* [Stated task] The data below holds a line containing "bpy.context.scene.collection.objects.link(empty)" and a line containing "obj.matrix_world = Matrix.Identity(4)"; please quote exactly those two lines and every line between them, and nothing else.

***

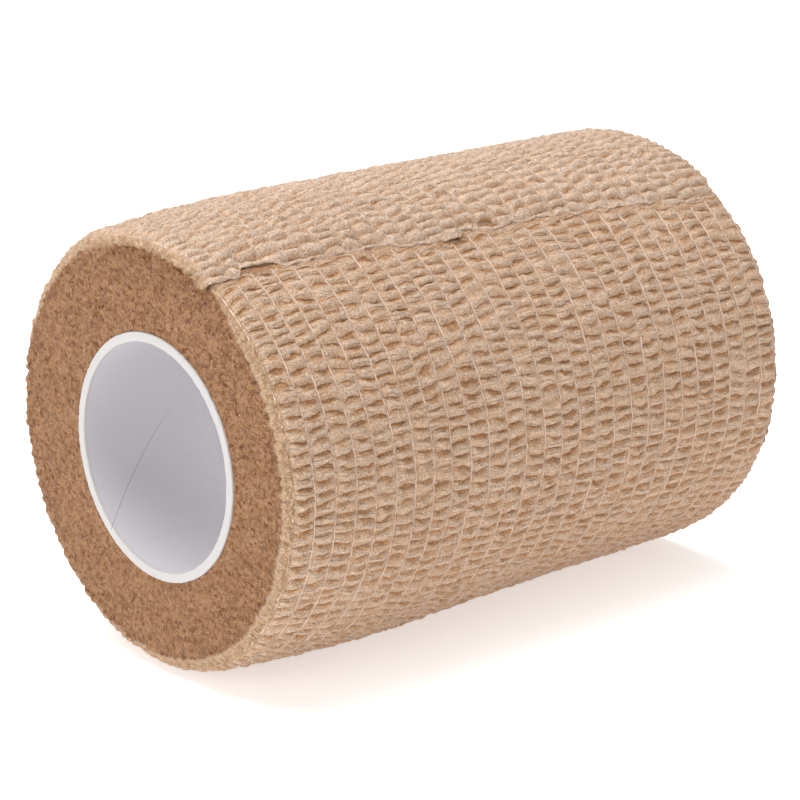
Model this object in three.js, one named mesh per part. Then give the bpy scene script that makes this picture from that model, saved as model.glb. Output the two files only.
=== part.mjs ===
// Cohesive bandage roll: a crinkled elastic strip wound on a white paper tube, with its loose end
// pressed down on the turn below. Millimetres, +Z up. The roll lies on its side along X, and its
// -X face is the one that was looked at. Angles are in degrees round the roll's axis: 0 is the
// top, and they grow towards -Y.
import * as THREE from "three";

// The wound strip
const stripWidth = 75; // from one face of the roll to the other
const rollRadius = 26.06; // halfway round the outermost turn, at mid length
const turnStep = 1.05; // what one turn adds to the radius
const endShift = -0.95; // how far along X the loose end lies from the turn below it
const shiftRun = { from: 285, to: 365 }; // where round the outermost turn the strip runs off like that
const edgeAngle = 31; // where the outermost turn ends, on average along its cut edge
const restingDepth = 0.4; // how deep the flat spot under the roll is pressed

// The winding draws in towards its two faces, and then rounds over into them
const nearEnd = { taper: 1.29, taperLength: 20.6, shoulderDepth: 2.2, shoulderLength: 1.2 };
const farEnd = { taper: 0.47, taperLength: 7.9, shoulderDepth: 1.4, shoulderLength: 1.0 };
const shoulderSteps = 4;

// Thin elastic threads run round the strip and hold it down in shallow grooves
const threads = { count: 26, first: -34.35, closePitch: 2.62, closeCount: 7, openPitch: 2.79 };
const grooveDepth = 0.2;

// The paper tube, a little off the middle of the roll
const tube = { outerRadius: 14.0, innerRadius: 13.2, length: 75.4, offsetY: -0.85, offsetZ: -0.2 };
const clearance = 0.3; // between pieces that touch

// The loose end: the last stretch of the outermost turn, free of the roll at its cut edge
const looseEnd = { start: -24, thickness: 1.2 };
// Its near side bends down over the shoulder: distance in from its side, and how far it drops there
const sideBend = [
  { inward: 0, drop: 1.0 },
  { inward: 0.45, drop: 0.3 },
  { inward: 1.2, drop: 0 },
];
const liftRun = 14; // degrees before the cut edge over which the lifted places rise
const seatRun = 12; // degrees past the cut edge over which the seat fades out
const wallLean = 0.6; // degrees by which the turn's step leans over the seat
// Cut edge along the width: its angle, and how far the cloth stands off the roll there
const cutEdge = [
  { x: -38.5, angle: 28.5, lift: 0.2 },
  { x: -36.5, angle: 30.7, lift: 0.1 },
  { x: -33.2, angle: 27.8, lift: 0.6 },
  { x: -30.5, angle: 29.5, lift: 0.7 },
  { x: -27.5, angle: 31.0, lift: 0.1 },
  { x: -22.5, angle: 31.0, lift: 0.35 },
  { x: -17.0, angle: 31.3, lift: 0.4 },
  { x: -13.0, angle: 33.0, lift: 0.1 },
  { x: -9.0, angle: 33.6, lift: 0.35 },
  { x: -6.8, angle: 33.2, lift: 0.15 },
  { x: -3.6, angle: 31.0, lift: 0.0 },
  { x: 1.5, angle: 33.5, lift: 0.05 },
  { x: 7.0, angle: 33.1, lift: 0.3 },
  { x: 12.0, angle: 33.5, lift: 0.1 },
  { x: 18.0, angle: 34.0, lift: 0.25 },
  { x: 24.0, angle: 35.3, lift: 0.05 },
  { x: 29.5, angle: 37.5, lift: 0.05 },
  { x: 38.0, angle: 39.3, lift: 0.1 },
];

// Facets
const turnPoints = 65;
const looseSteps = 14;
const tubeSegments = 64;

const halfWidth = stripWidth / 2;
const seatEnd = edgeAngle + seatRun;
const seatDepth = looseEnd.thickness + clearance - turnStep;

function smoothRise(from, to, value) {
  return THREE.MathUtils.smoothstep(value, from, to);
}

function pointAt(x, radius, angle, centre = { y: 0, z: 0 }) {
  const turned = THREE.MathUtils.degToRad(angle);
  return new THREE.Vector3(x, centre.y - radius * Math.sin(turned), centre.z + radius * Math.cos(turned));
}

// Row places along the width: each thread, and the puffed middle of the strip between two threads
function threadRows() {
  const rows = [];
  let x = threads.first;
  for (let i = 0; i < threads.count; i += 1) {
    const pitch = i < threads.closeCount ? threads.closePitch : threads.openPitch;
    rows.push({ x, groove: grooveDepth });
    if (i < threads.count - 1) rows.push({ x: x + pitch / 2, groove: 0 });
    x += pitch;
  }
  return rows;
}

// How far the barrel shape draws in at a place along the width
function barrelDrop(x) {
  const near = Math.max(0, 1 - (x + halfWidth) / nearEnd.taperLength);
  const far = Math.max(0, 1 - (halfWidth - x) / farEnd.taperLength);
  return nearEnd.taper * near ** 2 + farEnd.taper * far ** 2;
}

// The winding is a spiral: its radius grows all the way round the outermost turn
function spiralRadius(x, angle) {
  return rollRadius + turnStep * ((angle - edgeAngle) / 360 - 0.5) - barrelDrop(x);
}

// Under the loose end the winding lies a little deeper, so that the end is flush where it starts
function seatRadius(x, angle) {
  return spiralRadius(x, angle) - seatDepth * (1 - smoothRise(looseEnd.start, seatEnd, angle));
}

// The strip runs off along X towards its loose end
function shiftAt(angle) {
  return endShift * smoothRise(shiftRun.from, shiftRun.to, angle);
}

function cutEdgeAt(x) {
  const next = cutEdge.findIndex((row) => row.x >= x);
  if (next <= 0) return next < 0 ? cutEdge.at(-1) : cutEdge[0];
  const [a, b] = [cutEdge[next - 1], cutEdge[next]];
  const share = (x - a.x) / (b.x - a.x);
  return {
    angle: THREE.MathUtils.lerp(a.angle, b.angle, share),
    lift: THREE.MathUtils.lerp(a.lift, b.lift, share),
  };
}

// A quarter-round shoulder, as rows from the face inwards. The face stays flat, so it takes no shift
function shoulderRows(end, side) {
  const rows = [];
  for (let i = 0; i <= shoulderSteps; i += 1) {
    const turned = (i / shoulderSteps) * (Math.PI / 2);
    const inward = end.shoulderLength * (1 - Math.cos(turned));
    const drop = end.shoulderDepth * (1 - Math.sin(turned));
    rows.push({ x: side * (halfWidth - inward), groove: 0, drop, carried: Math.sqrt(i / shoulderSteps) });
  }
  return rows;
}

// Joins a closed loop of rings, each with the same number of points, into one ring-shaped body
function bodyFromRings(rings) {
  const count = rings[0].length;
  const positions = rings.flat().flatMap((point) => point.toArray());
  const index = [];
  rings.forEach((ring, row) => {
    const next = (row + 1) % rings.length;
    for (let i = 0; i < count; i += 1) {
      const j = (i + 1) % count;
      const [a, b, c, d] = [row * count + i, row * count + j, next * count + j, next * count + i];
      index.push(a, b, c, a, c, d);
    }
  });
  return geometryOf(positions, index);
}

// Joins two faces of a sheet, given as rows of points, and closes the four edges between them
function bodyFromFaces(outer, inner) {
  const rows = outer.length;
  const columns = outer[0].length;
  const positions = [...outer.flat(), ...inner.flat()].flatMap((point) => point.toArray());
  const at = (side, row, column) => side * rows * columns + row * columns + column;
  const index = [];
  const quad = (a, b, c, d) => index.push(a, b, c, a, c, d);
  for (let r = 0; r < rows - 1; r += 1) {
    for (let c = 0; c < columns - 1; c += 1) {
      quad(at(0, r, c), at(0, r, c + 1), at(0, r + 1, c + 1), at(0, r + 1, c));
      quad(at(1, r, c), at(1, r + 1, c), at(1, r + 1, c + 1), at(1, r, c + 1));
    }
    quad(at(0, r, 0), at(0, r + 1, 0), at(1, r + 1, 0), at(1, r, 0));
    quad(at(0, r, columns - 1), at(1, r, columns - 1), at(1, r + 1, columns - 1), at(0, r + 1, columns - 1));
  }
  for (let c = 0; c < columns - 1; c += 1) {
    quad(at(0, 0, c), at(1, 0, c), at(1, 0, c + 1), at(0, 0, c + 1));
    quad(at(0, rows - 1, c), at(0, rows - 1, c + 1), at(1, rows - 1, c + 1), at(1, rows - 1, c));
  }
  return geometryOf(positions, index);
}

function geometryOf(positions, index) {
  const geometry = new THREE.BufferGeometry();
  geometry.setAttribute("position", new THREE.Float32BufferAttribute(positions, 3));
  geometry.setIndex(index);
  geometry.computeVertexNormals();
  return geometry;
}

// The wound form: one turn of the spiral with the step that the loose end lies against
function makeWinding(restingPlane) {
  const sweep = 360 - wallLean;
  const angles = Array.from({ length: turnPoints }, (_, i) => {
    return looseEnd.start + (sweep * i) / (turnPoints - 1);
  });
  const rows = [
    ...shoulderRows(nearEnd, -1),
    ...threadRows().map((row) => ({ ...row, drop: 0, carried: 1 })),
    ...shoulderRows(farEnd, 1).reverse(),
  ];
  const pressed = (point) => point.setZ(Math.max(point.z, restingPlane));
  const boreCentre = { y: tube.offsetY, z: tube.offsetZ };
  const boreRing = (x) => angles.map((angle) => {
    return pointAt(x, tube.outerRadius + clearance, angle, boreCentre);
  });
  const outerRing = (row) => angles.map((angle) => {
    const x = row.x + row.carried * shiftAt(angle);
    return pressed(pointAt(x, seatRadius(row.x, angle) - row.drop - row.groove, angle));
  });
  return bodyFromRings([boreRing(-halfWidth), ...rows.map(outerRing), boreRing(halfWidth)]);
}

// The last stretch of the strip, from the step in the winding to its wavy cut edge
function makeLooseEnd() {
  const first = looseEnd.start + THREE.MathUtils.radToDeg(clearance / rollRadius);
  const rows = [
    ...sideBend.map((row) => ({ x: row.inward - halfWidth, groove: 0, drop: row.drop })),
    ...threadRows().map((row) => ({ ...row, drop: 0 })),
    { x: halfWidth, groove: 0, drop: 0 },
  ];
  const face = (side) => rows.map((row) => {
    const edge = cutEdgeAt(row.x);
    return Array.from({ length: looseSteps + 1 }, (_, i) => {
      const angle = THREE.MathUtils.lerp(first, edge.angle, i / looseSteps);
      const x = row.x + shiftAt(angle + 360);
      const lift = edge.lift * smoothRise(edge.angle - liftRun, edge.angle, angle);
      const inside = seatRadius(row.x, angle) + clearance + lift - row.drop;
      const thickness = looseEnd.thickness - row.groove;
      return pointAt(x, inside + side * thickness, angle);
    });
  });
  return bodyFromFaces(face(1), face(0));
}

// The paper tube, turned about its own axis
function makeTube() {
  const half = tube.length / 2;
  const profile = [
    new THREE.Vector2(tube.innerRadius, -half),
    new THREE.Vector2(tube.outerRadius, -half),
    new THREE.Vector2(tube.outerRadius, half),
    new THREE.Vector2(tube.innerRadius, half),
    new THREE.Vector2(tube.innerRadius, -half),
  ];
  return new THREE.LatheGeometry(profile, tubeSegments).rotateZ(Math.PI / 2);
}

function makeMesh(name, geometry, material) {
  const mesh = new THREE.Mesh(geometry, material);
  mesh.name = name;
  return mesh;
}

const crinkledCloth = new THREE.MeshStandardMaterial({ color: 0xbf9f85, roughness: 0.95, metalness: 0 });
const whitePaper = new THREE.MeshStandardMaterial({ color: 0xf0eeec, roughness: 0.6, metalness: 0 });

const bottomRadius = spiralRadius(0, 180);
const winding = makeMesh("bandage_roll", makeWinding(restingDepth - bottomRadius), crinkledCloth);
const loose = makeMesh("loose_end", makeLooseEnd(), crinkledCloth);
const core = makeMesh("core_tube", makeTube(), whitePaper);
core.position.set(0, tube.offsetY, tube.offsetZ);

// The origin is the middle of the flat spot's level, under the middle of the whole roll
const roll = new THREE.Group();
roll.add(winding, loose, core);
const box = new THREE.Box3().setFromObject(roll);
const middle = box.getCenter(new THREE.Vector3());
roll.position.set(-middle.x, -middle.y, -box.min.z);

export default roll;
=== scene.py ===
import bpy
import numpy as np
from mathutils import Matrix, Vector


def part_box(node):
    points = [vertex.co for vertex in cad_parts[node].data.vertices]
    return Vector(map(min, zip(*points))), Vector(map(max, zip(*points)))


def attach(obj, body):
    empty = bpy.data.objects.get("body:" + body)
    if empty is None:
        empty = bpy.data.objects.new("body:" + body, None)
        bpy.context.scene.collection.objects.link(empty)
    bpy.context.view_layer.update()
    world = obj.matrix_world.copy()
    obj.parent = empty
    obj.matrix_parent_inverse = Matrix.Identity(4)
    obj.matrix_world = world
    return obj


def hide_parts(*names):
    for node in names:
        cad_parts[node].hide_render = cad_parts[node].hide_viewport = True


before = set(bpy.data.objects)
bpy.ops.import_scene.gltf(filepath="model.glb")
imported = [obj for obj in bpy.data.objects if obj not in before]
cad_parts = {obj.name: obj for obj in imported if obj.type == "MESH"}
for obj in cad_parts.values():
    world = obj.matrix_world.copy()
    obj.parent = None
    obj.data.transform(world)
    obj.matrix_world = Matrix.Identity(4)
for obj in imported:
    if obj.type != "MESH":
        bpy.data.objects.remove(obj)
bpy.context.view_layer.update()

mm = 0.001

core = {
    "offset": (0.0, -0.85, -0.2),     # its axis against the middle of the roll
    "length": 75.4,
    "outer": 14.0,
    "wall": 1.05,
    "round": 0.1,
    "rough": 0.05,
    "segments": 224,
    "seam": {
        "start": -37.1, "startAngle": -138.8,
        "slope": 0.231,               # millimetres along the core for each degree round it
        "end": -23.6, "fade": 6.0, "width": 0.06,
    },
}
coreLow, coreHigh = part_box("core_tube")
coreMiddle = (coreLow + coreHigh) / 2
rollMiddle = coreMiddle / mm - Vector(core["offset"])

winding = {
    "halfWidth": 37.5,
    "radius": 26.06,                  # half way round the outermost turn
    "turnStep": 1.05,
    "turnShift": -0.775,              # how far the loose end lies along x from the turn below
    "turnStretch": -0.0033,           # and how much more for each millimetre of x
    "shiftRun": (285.0, 365.0),
    "edgeAngle": 31.0,
    "start": -24.0,
    "seatDepth": 0.15,
    "seatEnd": 43.0,
    "near": {"taper": 1.29, "run": 20.6, "depth": 2.2, "length": 1.2},
    "far": {"taper": 0.26, "run": 7.9, "depth": 1.15, "length": 0.85},
    "bore": 14.04,
    "carry": 1.1,                     # how far up a shoulder the turn's shift is full
    "step": 0.185,                    # along the turn, from one row of points to the next
    "faceSteps": 19,
    "shoulderSteps": 7,
    "splits": (8, 18),                # the threads that part its three pieces
}

threads = {
    "nearEdge": -36.85,
    "first": -34.35,
    "closePitch": 2.62,
    "closeCount": 7,
    "openPitch": 2.79,
    "count": 28,
    "lean": -0.5,                     # how far they lie to one side near the loose end
    "columns": (0.0, 0.07, 0.18, 0.31, 0.44, 0.56, 0.69, 0.82, 0.93),   # from one thread to the next
    "edgeColumns": (0.0, 0.03, 0.07, 0.12, 0.19, 0.28, 0.4, 0.52, 0.65, 0.8, 0.92),
    "width": 0.15,
    "height": 0.12,
    "step": 0.4,
    "fromCut": 2.0,                   # how far short of the cut edge the threads stop
    "under": 4.0,                     # and the degrees that they start back under the loose end
}

crinkle = {
    "pitch": 1.46,                    # from one ridge to the next along the turn
    "depths": (0.22, 0.43),
    "shoulder": 0.2,
    "threadDepth": 0.42,              # how far the threads pull the cloth in
    "wrinkle": 0.08,                  # the small wrinkles on the ridges
    "crest": 0.12,
    "pillow": 0.5,                    # how deep the furrows are between fully rounded ridges
    "puffs": (0.3, 0.75),             # how rounded the ridges are on the winding and on the loose end
    "fade": 0.6,                      # the cloth is plain this close to its cut edge
}

fibres = {"count": 36000, "lengths": (0.16, 0.6), "widths": (0.03, 0.055)}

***

* [Response]
        bpy.context.scene.collection.objects.link(empty)
    bpy.context.view_layer.update()
    world = obj.matrix_world.copy()
    obj.parent = empty
    obj.matrix_parent_inverse = Matrix.Identity(4)
    obj.matrix_world = world
    return obj


def hide_parts(*names):
    for node in names:
        cad_parts[node].hide_render = cad_parts[node].hide_viewport = True


before = set(bpy.data.objects)
bpy.ops.import_scene.gltf(filepath="model.glb")
imported = [obj for obj in bpy.data.objects if obj not in before]
cad_parts = {obj.name: obj for obj in imported if obj.type == "MESH"}
for obj in cad_parts.values():
    world = obj.matrix_world.copy()
    obj.parent = None
    obj.data.transform(world)
    obj.matrix_world = Matrix.Identity(4)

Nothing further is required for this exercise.